Byce had a partner, a dentist named Isaac Dias, who many people thought was the true inventor of the incubator. Dias died in a mysterious accident on the Petaluma Creek in 1884, shot through the heart by his own shotgun when it jammed under the seat of his rowboat--so the story goes. In all his voluminous publicity, Byce never mentioned him.

The town's fortunes cracked again much later when the egg business moved to Southern California, to places like Moorpark (spell it backwards); Petaluma went into a mid-20th century slump and thus lacked the energy and money to rip down its old buildings, as more prosperous towns were doing.  As a result the whole west side was filled with 19th century Victorians, including a row of commercial buildings with intricate cast-iron decorations. It was so perfectly a freeze frame of American small town that dozens of movies and commercials were shot there, including “American Graffiti.” Francis Ford Coppola, who set “Peggy Sue Got Married” there, said, “You can find any decade you want somewhere in Petaluma.''

Jim published the History of Petaluma himself, launching a new business for himself.
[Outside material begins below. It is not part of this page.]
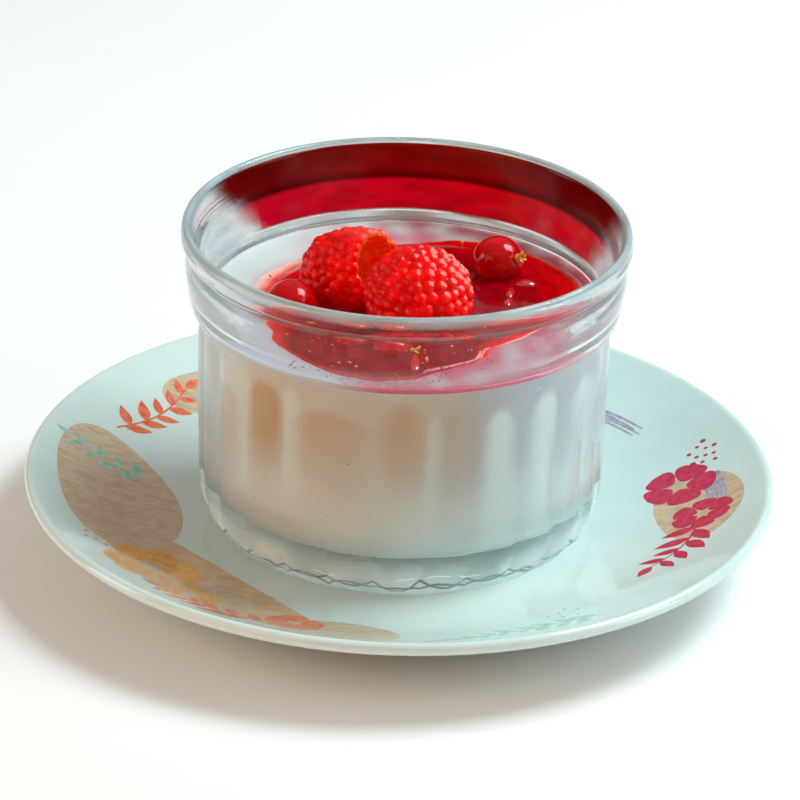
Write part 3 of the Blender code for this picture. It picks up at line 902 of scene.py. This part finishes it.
def stain_at(x, y, z):
    """Where sauce has coloured the cream: beside the pool, and along the glass at the front right."""
    radius, azimuth = math.hypot(x, y), azimuth_of(x, y)
    bleed = 0.35 * math.exp(-max(0.0, radius - coulis_reach(math.atan2(y, x))) / 1.6)
    patches = min(1.0, max(0.0, 0.72 + 0.8 * waver(x, y, z, 0.22)))
    right, back = near(azimuth, 5.0, 85.0, 112.0), near(azimuth, 80.0, 25.0, 60.0)
    front = near(azimuth, -52.0, 40.0, 60.0)
    wash = max(0.85 * right, 0.66 * back, 0.85 * front) * patches
    along_glass = 0.80 * near(azimuth, -40.0, 42.0, 75.0) * fade(radius, 35.6, 37.6) * (0.6 + 0.4 * patches)
    top_only = fade(z, CREAM_LEVEL - 1.2, CREAM_LEVEL - 0.2)
    return min(1.0, max(0.0, (bleed + wash + along_glass) * top_only))


def band_at(azimuth, z, centre, half_width, top, foot):
    """1 on one upright band with a rounded upper end, seen through a rib of the glass; 0 beside it."""
    across = turn_between(azimuth, centre) / half_width
    if abs(across) > 2.0:
        return 0.0
    rounded = top - 2.2 * across * across
    below_top = 1.0 - fade(z, rounded - 1.2, rounded + 1.2)
    return math.exp(-abs(across) ** 3) * below_top * fade(z, foot - 8.0, foot + 8.0)


def bands_at(azimuth, z, bands):
    return max(strength * band_at(azimuth, z, *place) for *place, strength in bands)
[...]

The reviewers were kind, as I have since discovered they invariably are toward the local historian. I spoke before a jovial lunch meeting of the Rotary Club and chattered for an hour before 105 beaming elderly ladies of the Petaluma Garden Club, none of whom could bear to tell me that the mike had failed five minutes into my talk. The Masons asked me to entertain their wives at a coffee klatch.
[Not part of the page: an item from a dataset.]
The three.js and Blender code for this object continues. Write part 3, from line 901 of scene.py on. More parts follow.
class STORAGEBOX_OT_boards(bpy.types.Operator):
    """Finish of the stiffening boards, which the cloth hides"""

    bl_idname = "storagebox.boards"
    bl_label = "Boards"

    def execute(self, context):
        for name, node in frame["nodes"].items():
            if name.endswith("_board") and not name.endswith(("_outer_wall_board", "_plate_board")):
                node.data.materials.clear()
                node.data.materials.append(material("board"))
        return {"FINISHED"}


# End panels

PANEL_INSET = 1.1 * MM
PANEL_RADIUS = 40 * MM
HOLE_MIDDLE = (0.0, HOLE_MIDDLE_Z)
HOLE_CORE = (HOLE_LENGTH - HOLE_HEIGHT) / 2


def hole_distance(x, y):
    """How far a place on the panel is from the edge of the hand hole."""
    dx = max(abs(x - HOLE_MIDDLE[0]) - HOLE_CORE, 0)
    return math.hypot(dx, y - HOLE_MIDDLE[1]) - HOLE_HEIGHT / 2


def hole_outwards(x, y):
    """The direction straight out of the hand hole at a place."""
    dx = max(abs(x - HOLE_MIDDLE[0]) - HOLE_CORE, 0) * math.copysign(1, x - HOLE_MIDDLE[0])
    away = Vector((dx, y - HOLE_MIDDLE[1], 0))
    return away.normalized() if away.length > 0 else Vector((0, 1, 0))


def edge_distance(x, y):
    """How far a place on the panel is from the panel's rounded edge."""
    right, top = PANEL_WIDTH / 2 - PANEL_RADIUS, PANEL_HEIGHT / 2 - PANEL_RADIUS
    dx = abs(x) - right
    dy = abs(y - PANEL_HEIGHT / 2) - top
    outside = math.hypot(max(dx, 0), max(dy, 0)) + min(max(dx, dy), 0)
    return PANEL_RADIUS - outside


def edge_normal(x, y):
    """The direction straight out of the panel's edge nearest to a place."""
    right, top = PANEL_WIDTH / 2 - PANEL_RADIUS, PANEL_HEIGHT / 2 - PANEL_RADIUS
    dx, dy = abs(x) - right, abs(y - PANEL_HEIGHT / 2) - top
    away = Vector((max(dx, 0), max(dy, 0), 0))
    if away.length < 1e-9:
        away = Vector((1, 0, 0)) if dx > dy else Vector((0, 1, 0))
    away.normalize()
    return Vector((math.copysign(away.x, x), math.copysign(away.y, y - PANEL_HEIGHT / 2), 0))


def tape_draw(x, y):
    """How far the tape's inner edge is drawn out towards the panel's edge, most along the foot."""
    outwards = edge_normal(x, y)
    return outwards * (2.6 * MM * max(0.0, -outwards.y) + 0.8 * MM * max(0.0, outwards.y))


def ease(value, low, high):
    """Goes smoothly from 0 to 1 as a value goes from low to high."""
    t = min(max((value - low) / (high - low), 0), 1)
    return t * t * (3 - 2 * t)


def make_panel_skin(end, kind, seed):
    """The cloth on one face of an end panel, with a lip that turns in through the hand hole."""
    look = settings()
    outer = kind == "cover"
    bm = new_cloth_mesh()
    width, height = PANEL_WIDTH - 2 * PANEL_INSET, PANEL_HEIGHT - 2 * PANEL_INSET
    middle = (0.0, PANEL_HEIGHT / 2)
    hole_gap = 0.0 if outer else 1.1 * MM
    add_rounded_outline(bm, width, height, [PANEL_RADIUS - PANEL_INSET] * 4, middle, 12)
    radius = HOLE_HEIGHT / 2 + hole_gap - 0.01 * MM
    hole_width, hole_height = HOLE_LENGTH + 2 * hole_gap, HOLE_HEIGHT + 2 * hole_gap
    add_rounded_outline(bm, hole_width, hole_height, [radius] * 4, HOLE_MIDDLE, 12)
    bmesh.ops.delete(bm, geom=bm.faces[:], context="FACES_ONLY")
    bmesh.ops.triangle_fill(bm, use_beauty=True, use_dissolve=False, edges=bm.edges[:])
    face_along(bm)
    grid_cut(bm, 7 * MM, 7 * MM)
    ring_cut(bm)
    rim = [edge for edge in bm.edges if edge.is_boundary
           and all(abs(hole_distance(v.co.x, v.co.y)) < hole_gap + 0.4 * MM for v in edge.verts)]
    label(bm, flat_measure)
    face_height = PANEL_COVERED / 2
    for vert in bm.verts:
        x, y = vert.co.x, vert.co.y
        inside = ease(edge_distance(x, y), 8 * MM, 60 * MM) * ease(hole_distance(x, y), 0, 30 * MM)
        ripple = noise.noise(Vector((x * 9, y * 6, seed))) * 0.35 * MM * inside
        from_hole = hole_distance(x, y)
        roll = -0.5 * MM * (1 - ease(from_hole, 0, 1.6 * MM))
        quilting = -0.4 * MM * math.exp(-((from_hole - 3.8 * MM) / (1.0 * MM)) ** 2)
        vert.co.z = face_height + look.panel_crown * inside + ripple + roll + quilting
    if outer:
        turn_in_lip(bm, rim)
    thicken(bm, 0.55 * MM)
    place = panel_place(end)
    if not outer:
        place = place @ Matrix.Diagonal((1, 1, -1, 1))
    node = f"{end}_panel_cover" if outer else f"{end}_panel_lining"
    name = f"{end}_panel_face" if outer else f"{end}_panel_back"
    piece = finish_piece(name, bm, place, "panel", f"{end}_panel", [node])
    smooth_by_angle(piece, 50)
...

I appeared on TV 40 in Santa Rosa, sandwiched between a square dancing group in western costume and a woman who teaches wheelchair aerobics. At that year's Butter and Eggs Day Parade, officials gave me the first annual Good Egg Award.

A lot has changed since then, for us and for Petaluma. Jim and I moved back to San Francisco, and I switched from being the Thucydides of Petaluma to working for a newspaper, and then to writing books and teaching writing.

And Petaluma! It has tripled in population, but the downtown (now on the National Register of Historic Places) is a walker’s and historian’s dream, with wonderful shops and alleys, lively theater, river walks, and Victorian house tours.